Look through the material below and count the lines with the string "JSON". Report only the count.

— Start of DATA ROWS —

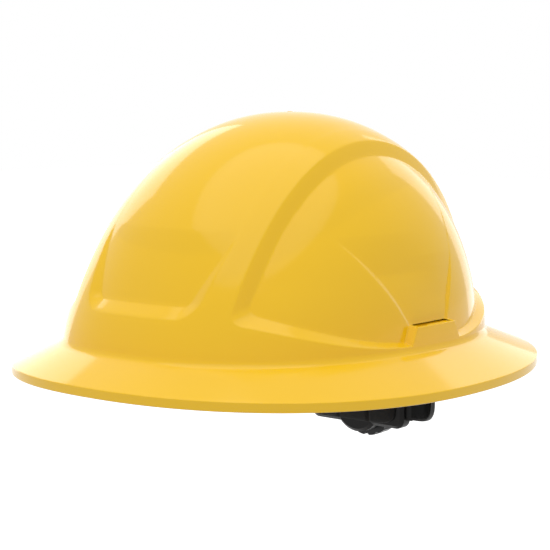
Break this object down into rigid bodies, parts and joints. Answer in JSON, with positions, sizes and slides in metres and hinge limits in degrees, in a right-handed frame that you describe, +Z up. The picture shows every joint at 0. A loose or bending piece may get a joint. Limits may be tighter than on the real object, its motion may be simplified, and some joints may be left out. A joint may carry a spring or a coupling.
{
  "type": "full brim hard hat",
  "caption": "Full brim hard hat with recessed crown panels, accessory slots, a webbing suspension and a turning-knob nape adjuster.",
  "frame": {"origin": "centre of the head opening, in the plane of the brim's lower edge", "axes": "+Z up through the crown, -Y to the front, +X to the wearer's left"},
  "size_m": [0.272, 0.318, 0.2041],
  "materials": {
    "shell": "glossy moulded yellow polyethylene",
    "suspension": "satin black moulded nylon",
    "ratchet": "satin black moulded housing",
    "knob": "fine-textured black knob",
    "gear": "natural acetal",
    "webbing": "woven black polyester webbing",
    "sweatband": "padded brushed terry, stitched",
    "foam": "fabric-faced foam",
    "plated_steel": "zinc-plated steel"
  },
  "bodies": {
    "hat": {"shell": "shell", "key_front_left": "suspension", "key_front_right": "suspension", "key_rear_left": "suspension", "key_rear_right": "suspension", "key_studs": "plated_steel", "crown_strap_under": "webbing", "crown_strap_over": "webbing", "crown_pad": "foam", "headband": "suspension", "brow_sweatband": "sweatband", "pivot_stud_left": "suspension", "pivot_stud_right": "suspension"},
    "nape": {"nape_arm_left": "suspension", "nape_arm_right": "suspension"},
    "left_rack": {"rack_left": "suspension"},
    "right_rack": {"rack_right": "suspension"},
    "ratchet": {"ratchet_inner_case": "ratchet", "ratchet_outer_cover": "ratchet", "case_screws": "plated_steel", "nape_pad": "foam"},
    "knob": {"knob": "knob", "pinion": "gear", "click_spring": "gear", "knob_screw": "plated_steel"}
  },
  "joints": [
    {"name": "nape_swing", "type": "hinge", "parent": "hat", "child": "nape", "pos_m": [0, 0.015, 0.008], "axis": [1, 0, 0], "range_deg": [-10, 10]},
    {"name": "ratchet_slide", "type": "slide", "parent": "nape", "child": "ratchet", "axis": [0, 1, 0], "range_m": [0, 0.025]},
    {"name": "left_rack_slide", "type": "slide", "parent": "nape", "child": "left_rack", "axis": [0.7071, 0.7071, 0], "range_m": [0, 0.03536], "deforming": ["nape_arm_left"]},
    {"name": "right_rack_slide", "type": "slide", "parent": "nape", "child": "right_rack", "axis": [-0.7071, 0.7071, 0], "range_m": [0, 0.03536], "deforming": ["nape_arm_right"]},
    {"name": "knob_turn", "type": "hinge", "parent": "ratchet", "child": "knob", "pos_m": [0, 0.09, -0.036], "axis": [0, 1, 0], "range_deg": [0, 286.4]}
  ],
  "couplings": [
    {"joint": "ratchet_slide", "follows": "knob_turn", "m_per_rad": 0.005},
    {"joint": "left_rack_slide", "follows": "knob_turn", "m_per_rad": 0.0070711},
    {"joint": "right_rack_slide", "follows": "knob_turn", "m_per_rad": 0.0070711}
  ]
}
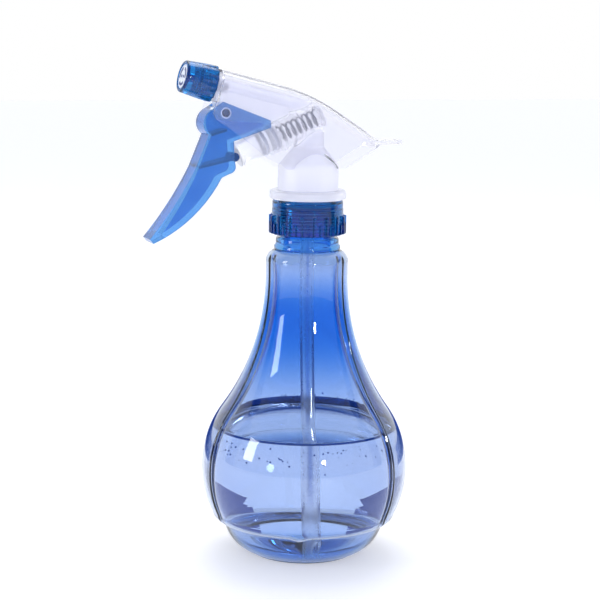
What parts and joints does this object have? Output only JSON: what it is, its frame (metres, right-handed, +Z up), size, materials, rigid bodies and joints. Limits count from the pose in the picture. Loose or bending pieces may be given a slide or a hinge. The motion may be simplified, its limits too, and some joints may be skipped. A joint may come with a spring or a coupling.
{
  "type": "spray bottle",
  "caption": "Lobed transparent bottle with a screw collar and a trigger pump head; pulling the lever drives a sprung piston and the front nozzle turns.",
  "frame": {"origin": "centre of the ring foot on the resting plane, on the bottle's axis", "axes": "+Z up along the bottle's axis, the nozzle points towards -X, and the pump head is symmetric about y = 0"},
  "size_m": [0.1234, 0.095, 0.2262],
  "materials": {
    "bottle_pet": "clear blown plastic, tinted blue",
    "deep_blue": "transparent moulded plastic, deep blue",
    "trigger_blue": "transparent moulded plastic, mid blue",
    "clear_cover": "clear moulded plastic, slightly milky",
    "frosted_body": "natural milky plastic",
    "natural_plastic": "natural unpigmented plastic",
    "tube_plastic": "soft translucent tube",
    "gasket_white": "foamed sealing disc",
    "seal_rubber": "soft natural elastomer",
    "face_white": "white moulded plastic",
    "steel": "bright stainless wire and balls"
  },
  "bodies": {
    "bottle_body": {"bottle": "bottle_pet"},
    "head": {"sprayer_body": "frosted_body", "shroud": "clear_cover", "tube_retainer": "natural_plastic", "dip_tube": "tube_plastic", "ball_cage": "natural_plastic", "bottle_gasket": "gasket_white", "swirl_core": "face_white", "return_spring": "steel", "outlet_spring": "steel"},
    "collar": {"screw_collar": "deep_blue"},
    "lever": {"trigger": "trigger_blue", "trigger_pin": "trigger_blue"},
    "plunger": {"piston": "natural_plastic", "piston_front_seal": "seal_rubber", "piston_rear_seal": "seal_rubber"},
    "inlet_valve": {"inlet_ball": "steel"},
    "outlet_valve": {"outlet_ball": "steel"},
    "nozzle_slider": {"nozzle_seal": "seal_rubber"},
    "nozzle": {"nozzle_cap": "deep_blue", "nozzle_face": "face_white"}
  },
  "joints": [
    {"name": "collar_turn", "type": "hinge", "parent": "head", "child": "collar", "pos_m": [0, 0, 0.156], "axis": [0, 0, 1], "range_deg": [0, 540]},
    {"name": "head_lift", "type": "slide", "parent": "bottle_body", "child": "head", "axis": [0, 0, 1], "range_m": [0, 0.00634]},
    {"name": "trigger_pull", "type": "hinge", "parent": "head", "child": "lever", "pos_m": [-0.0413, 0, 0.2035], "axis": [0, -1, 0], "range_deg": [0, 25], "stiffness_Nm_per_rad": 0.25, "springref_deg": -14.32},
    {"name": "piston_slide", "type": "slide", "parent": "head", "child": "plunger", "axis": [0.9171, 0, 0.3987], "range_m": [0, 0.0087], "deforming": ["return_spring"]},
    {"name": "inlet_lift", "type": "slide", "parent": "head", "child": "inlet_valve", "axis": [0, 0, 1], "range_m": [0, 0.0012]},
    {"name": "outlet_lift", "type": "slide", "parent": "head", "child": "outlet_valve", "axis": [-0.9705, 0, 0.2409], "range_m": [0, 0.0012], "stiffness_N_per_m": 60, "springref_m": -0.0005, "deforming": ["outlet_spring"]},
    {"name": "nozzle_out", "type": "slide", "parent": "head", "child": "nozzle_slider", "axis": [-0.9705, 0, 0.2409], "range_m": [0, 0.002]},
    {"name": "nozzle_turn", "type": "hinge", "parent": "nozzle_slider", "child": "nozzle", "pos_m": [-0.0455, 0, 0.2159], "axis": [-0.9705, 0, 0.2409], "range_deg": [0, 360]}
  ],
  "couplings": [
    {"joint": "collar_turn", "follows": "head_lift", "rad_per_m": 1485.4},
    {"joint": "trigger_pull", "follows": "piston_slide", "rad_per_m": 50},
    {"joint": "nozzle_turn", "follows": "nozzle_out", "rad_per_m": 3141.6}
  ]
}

— End of DATA ROWS —

» **RESPONSE**
2